Analysis / conclusion: The style differences noted above are consistent with the stock action after the July ’15 earnings releases the past two weeks. Google (NASDAQ:GOOGL), Amazon (NASDAQ:AMZN) and Netflix (NASDAQ:NFLX) have soundly outperformed what I consider the “Value” Technology of Microsoft (NASDAQ:MSFT), Apple (NASDAQ:AAPL) and IBM (NYSE:IBM). (Long GOOGL, GOOG, AMZN, MSFT, AAPL, IBM)

There is a persistent difference too between “earnings beat rates” and “revenue beat rates” (actual reported EPS and revenue vs the consensus estimate expected at the time of the release). Per Factset, while Basic Materials (which is heavily Chemicals and Commodities) is seeing an upside surprise in EPS beats of 7.3%, using Thomson Reuters revenue data, just 13% of Basic Mat companies have beat on revenues while 87% have missed.

Interestingly, if readers are wondering why Financials have traded so well lately, with 43 of 88 Financials reporting per Thomson, 67% of the Financial companies have beaten on revenue, while just 33% have missed. The point being that even though the S&P 500 as a whole is seeing below-average revenue beat rates, Financials are showing above-average revenue beat rates for those Financials that have reported thus far.

It should be no surprise to anyone that “revenue” continues to be an issue within the S&P 500 for the 2nd consecutive quarter, as the strong dollar and the commodity-based sectors like Energy and Basic Mat continue to weigh on the index.

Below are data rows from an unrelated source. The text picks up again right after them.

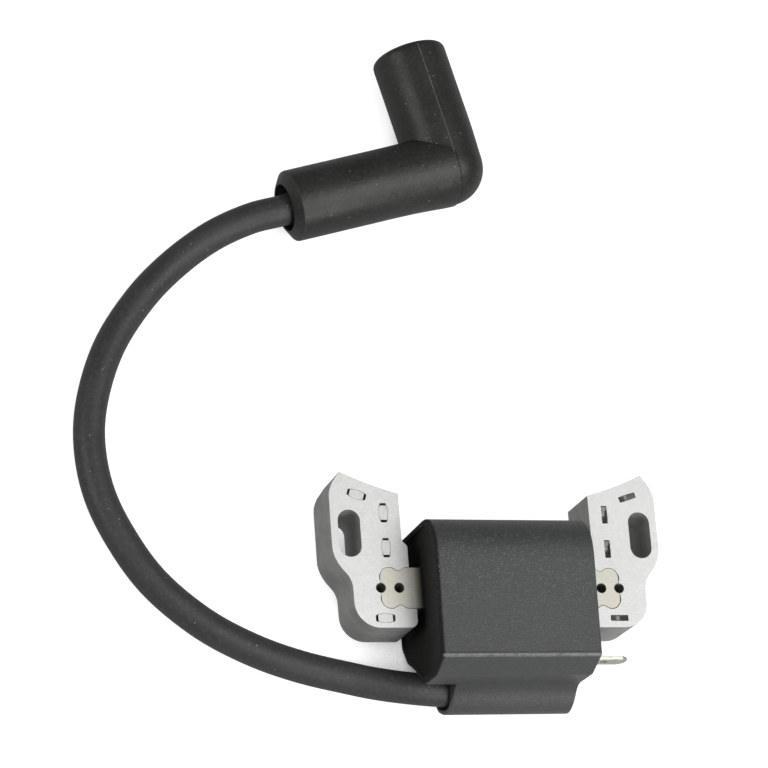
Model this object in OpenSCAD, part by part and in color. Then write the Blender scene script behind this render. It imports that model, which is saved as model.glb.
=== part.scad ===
// Ignition coil of a small engine: laminated core, potted coil case, ignition lead and plug boot.
// Origin: midway between the two mounting slots, on the seating face of the laminations.
// +X runs along the core bar, +Y towards the flywheel, +Z up through the stack.

/* [Node] */
// Sub-part to draw, or all of them

/* [Laminated core] */
// Height of the lamination stack
lam_t = 12.7; // [9:0.1:20]
// Distance between the mounting slots
slot_pitch = 66; // [50:0.5:80]
// Width of a mounting slot
slot_w = 4.9; // [4:0.1:7]
// End to end length of a mounting slot
slot_len = 10.4; // [5:0.1:16]
// Distance from the core bar's centre line up to the slots
slot_rise = 12; // [6:0.5:20]
// Height of the core bar across the stack
bar_h = 8.9; // [6:0.1:12]
// Half the length of the core bar
bar_half = 26.95; // [20:0.05:40]
// Diameter of the small holes at the bar's ends
pin_hole_d = 2.2; // [1:0.1:4]
// Radius of the flywheel that the pole faces follow
pole_r = 80; // [60:1:120]
// Outer half width across the two legs
leg_outer = 37.1; // [30:0.1:50]
// Distance of the leg's inner side from the middle
leg_inner = 21.6; // [15:0.1:30]
// Depth of a lanced interlock
lance_depth = 0.35; // [0.1:0.05:1]

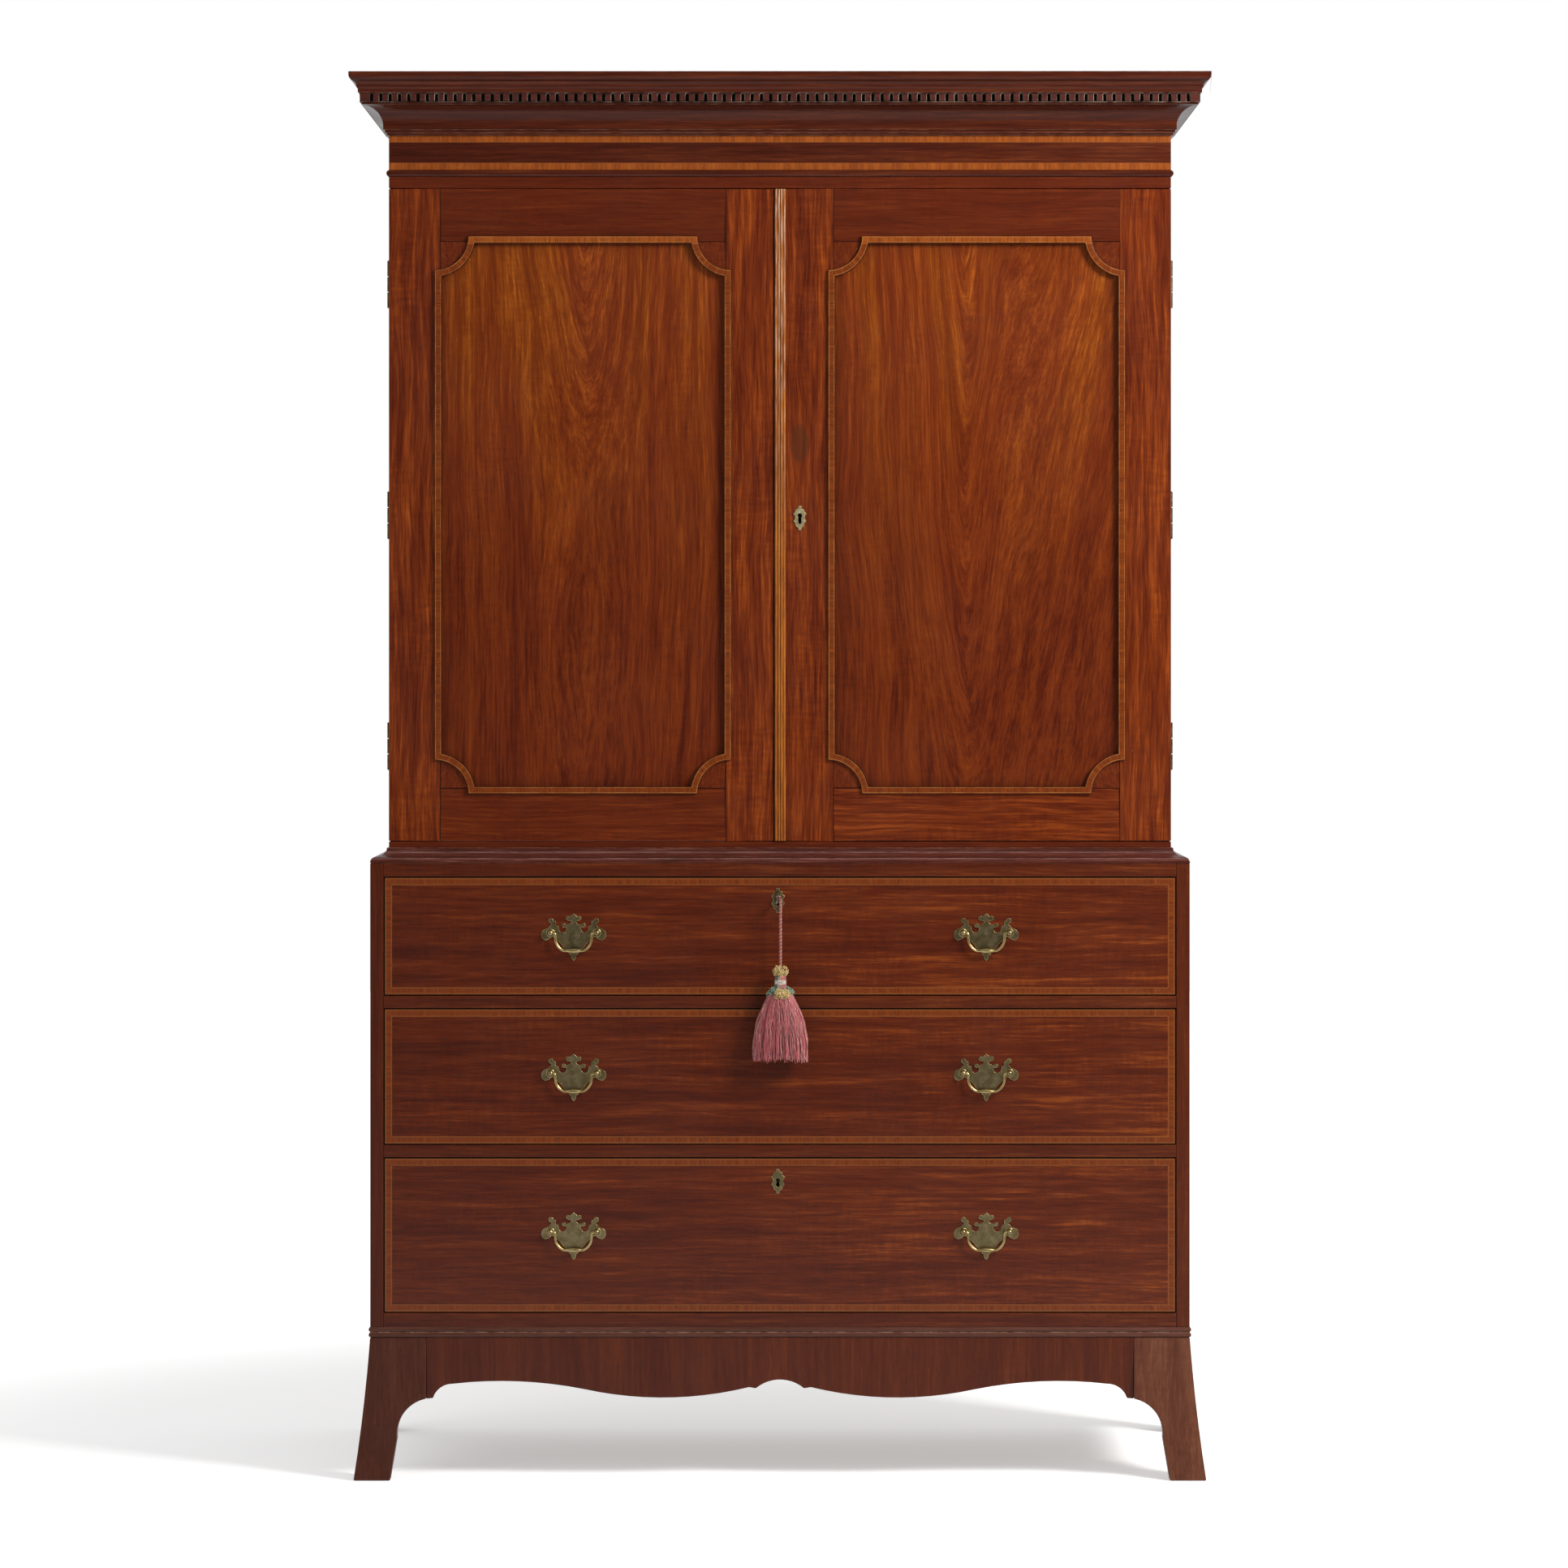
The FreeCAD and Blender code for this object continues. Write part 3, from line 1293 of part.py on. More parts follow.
def key():
    """A key with a ring bow, turned a little past upright."""
    bow_y = base_front - BOW_REACH
    axis, inner_face = (key_x, key_z), base_front + front_thickness
    shank = rod("key_shank", "y", key_radius, axis, bow_y + bow_radius, inner_face - 2.5)
    collar = rod("key_collar", "y", key_radius + 1.4, axis, base_front - 4.5, base_front - 2.5)
    bit = box("key_bit", (key_x - 1.5, key_x + 1.5), (inner_face - lock_depth + 2, inner_face - 3),
              (key_z - ward_radius + 1, key_z))
    bow = doc.addObject("Part::Torus", "key_bow")
    bind(bow, "Radius1", bow_radius)
    bind(bow, "Radius2", bow_wire)
    bow.Placement = Placement(Vector(), Rotation(Vector(0, 1, 0), 90 + BOW_LEAN))
    put(bow, key_x, bow_y, key_z)
    node("key", [fuse("key_whole", [shank, collar, bit, bow])])


def tassel():
    """A cord looped through the key's bow, with a tassel at its end."""
    top = key_z + 1.5
    foot = top - cord_length
    along = Rotation(Vector(0, 1, 0), BOW_LEAN).multVec(
        Vector(0, math.sin(math.radians(LOOP_CLIMB)), math.cos(math.radians(LOOP_CLIMB))))
    climb = bow_radius.value * math.sin(math.radians(LOOP_CLIMB))
    out = bow_radius.value * math.cos(math.radians(LOOP_CLIMB))
    loop = doc.addObject("Part::Torus", "cord_loop")
    bind(loop, "Radius1", bow_wire + 1.9)
    loop.Radius2 = 1.2
    loop.Placement = Placement(Vector(), Rotation(Vector(0, 0, 1), along))
    put(loop, key_x + climb * math.sin(math.radians(BOW_LEAN)), base_front - BOW_REACH - out,
        key_z + climb * math.cos(math.radians(BOW_LEAN)))
    end = doc.addObject("Part::Sphere", "cord_end")
    bind(end, "Radius", cord_radius)
    put(end, cord_x, cord_y, top)
    hanging = rod("cord_hanging", "z", cord_radius, (cord_x, cord_y), foot, top)
    node("tassel_cord", [fuse("cord_whole", [loop, end, hanging])])

    half_width, length = tassel_width.value / 2, tassel_length.value
    sections = (
        (0, 0.13, 5), (0.008, 0.28, 9), (0.1, 0.28, 9), (0.11, 0.19, 7.5), (0.235, 0.24, 9),
        (0.25, 0.5, 13), (0.36, 0.52, 14), (0.42, 0.45, 14), (0.7, 0.75, 17), (1, 1, 20),
    )
    rings = []
    for drop, share, depth in sections:
        centre = Vector(cord_x.value, cord_y.value, foot.value - drop * length)
        across, deep = half_width * share, min(depth, half_width * share)
        oval = Part.Ellipse(centre + Vector(across + 0.001, 0, 0), centre + Vector(0, deep, 0), centre)
        rings.append(Part.Wire(oval.toShape()))
    piece = doc.addObject("Part::Feature", "tassel_body")
    piece.Shape = Part.makeLoft(rings, True, True)
    node("tassel", [piece])


# ---------------------------------------------------------------- build and write

def check_and_write():
    doc.recompute()
    for item in doc.Objects:
        if "Invalid" in item.State or "Error" in item.State:
            raise RuntimeError(f"{item.Name}: {item.State}")
    os.makedirs("parts", exist_ok=True)
    for name, item in nodes.items():
        shape = item.Shape
        if shape.isNull() or not shape.isValid() or not shape.Solids:
            raise RuntimeError(f"{name}: the shape is not sound")
        shape.exportStep(f"parts/{name}.step")
    print(f"{len(nodes)} nodes, {sum(len(item.Shape.Solids) for item in nodes.values())} solids")


base_carcase()
base_mouldings()
feet()
aprons()
press_carcase()
linen_slides()
cornice()
dentil_course()
left_door()
right_door()
door_hinges()
drawers()
key()
tassel()
check_and_write()
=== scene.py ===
import math
import random

import bmesh
import bpy
from mathutils import Matrix, Vector


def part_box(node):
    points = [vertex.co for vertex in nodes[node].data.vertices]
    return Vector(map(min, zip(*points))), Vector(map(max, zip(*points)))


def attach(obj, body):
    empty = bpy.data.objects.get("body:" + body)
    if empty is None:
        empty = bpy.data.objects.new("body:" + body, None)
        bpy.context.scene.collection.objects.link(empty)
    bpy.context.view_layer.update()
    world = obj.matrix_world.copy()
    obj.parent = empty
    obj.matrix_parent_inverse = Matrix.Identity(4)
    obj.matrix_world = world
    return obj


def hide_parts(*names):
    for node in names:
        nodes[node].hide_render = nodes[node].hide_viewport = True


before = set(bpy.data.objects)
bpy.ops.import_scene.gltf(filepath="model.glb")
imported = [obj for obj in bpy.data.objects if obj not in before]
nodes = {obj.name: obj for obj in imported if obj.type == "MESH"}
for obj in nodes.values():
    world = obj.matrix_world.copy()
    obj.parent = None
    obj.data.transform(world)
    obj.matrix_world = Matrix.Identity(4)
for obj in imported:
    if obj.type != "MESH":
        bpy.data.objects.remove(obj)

scene = bpy.context.scene
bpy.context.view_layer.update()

# ------------------------ camera and lamps

EYE = Vector((0.006, -8.765, 1.22))
FRONT_DEPTH = 8.5        # from the eye to the drawers' faces
VIEW_WIDTH = 2.3184      # what the picture takes in at that depth
VIEW_MIDDLE = 1.027      # height of the picture's middle there


def placed(name, data):
    """A new object in the scene."""
    made = bpy.data.objects.new(name, data)
    scene.collection.objects.link(made)
    return made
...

Per Factset, “ex- Energy”, S&P 500 earnings have grown +4.21%, while revenue would have grown +1.8%.

Even more interesting, per Factset, and this is similar to some data found on Bespoke, is that if the S&P 500 were divided between companies with less than 50% of revenues from outside the US, and more than 50% of their revenue from outside the US, the earnings growth differential is quite stunning in my opinion:

  • * ex-Energy with revenue of less than 50% outside the US, the blended earnings growth rate for Q2 ’15 is +8.3% (wow!)
  • * ex-Energy with revenue greater than 50% from outside US, the earnings growth rate is -0.2%

The question for readers then becomes, do you play the laggards or do you / we chase the US-domiciled stocks and ETFs ?

Coming into 2015, Tech was (and is) the largest overweight for clients, but Financials was the favorite sector coming into 2015 (and the 2nd largest weighting by sector). After lagging badly in Q1 ’15, the sector has caught up to the S&P 500’s YTD return. The Regional Bank ETF (SPDR S&P Regional Banking (NYSE:KRE)) would be one way to play the “US-only” attribution matrix. A trade down to $40 for KRE should be a good area of support for the regional bank ETF.

Expect S&P 500 “ex-Energy” Q2 ’15 earnings growth in the area of 5% – 7% at least by mid-August, and probably higher. I’ve been beating this horse for a while, so it should be no surprise.

Thomson Reuters Earnings Data by the Numbers:

  • The forward 4-quarter estimate declined this week to $125.10 from last week’s $125.26.
  • The P/E ratio on the forward estimate remains stuck at 17(x), actually 16.62(x) per this weeks data.
  • The PEG ratio is still negative.
  • The S&P 500 earnings yield is back above 6%, to 6.02%

The y/y growth in the forward estimate is STILL negative at -1.42%, down from last week’s 1.16%. That negative y/y growth rate makes me nervous, but in another post I will show readers why I think this is happening.